Additionally, the DSA requires large companies (those with at least 45 million active users per month in Europe and a net worth of at least 75 billion euros) to submit to special government supervision of their operations and to pay a fee to cover the cost of this supervision.
But—as Ferguson anticipated—the DSA leaves online platforms free to censor any content they choose in addition to what the government requires them to delete, assuming they (or their algorithms) can actually find and filter the content as it’s posted.

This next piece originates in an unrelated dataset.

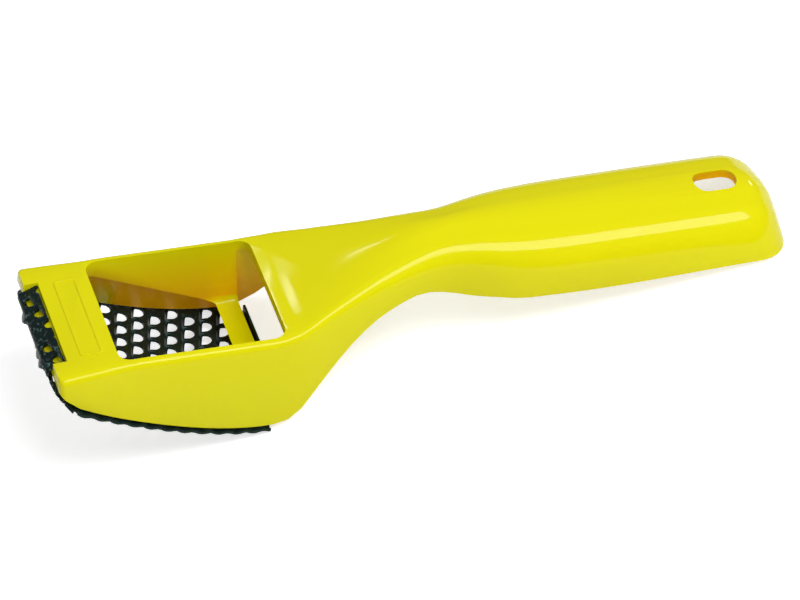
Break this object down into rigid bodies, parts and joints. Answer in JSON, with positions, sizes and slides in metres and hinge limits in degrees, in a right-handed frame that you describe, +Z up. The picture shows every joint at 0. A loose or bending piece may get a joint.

As of 2023, it still remains to be seen how effectively the EU will be able to enforce the DSA and how much the law will affect what content is posted online. Thus, while the DSA certainly strengthens the connection between government and big tech in Europe, it’s still not clear exactly where big tech will fit within the hierarchy of power.
The Chinese Vision
China, by contrast, has largely blocked access to Western social media sites, instead setting up its own platforms over which the government has complete control. Ferguson notes that China’s social media, web search, and e-commerce platforms are now comparable to Facebook, Google, and Amazon in terms of their usership and revenue. And because of their broad usership, they’ve become powerful tools that help the Chinese government keep its citizens under surveillance.
(Shortform note: International commerce adds another dimension to China’s use of social media. Because Chinese customers represent such a profitable market, China can use its own social media platforms to pressure companies in other countries—and thus, indirectly, the international community—to accept China’s stance on international issues like the question of sovereignty over Taiwan. This is possible because, given the size of the market, companies are becoming increasingly reliant on publicity on Chinese social media. They don’t want to risk a loss of sales if their brand is accused of failing to respect China’s interests.)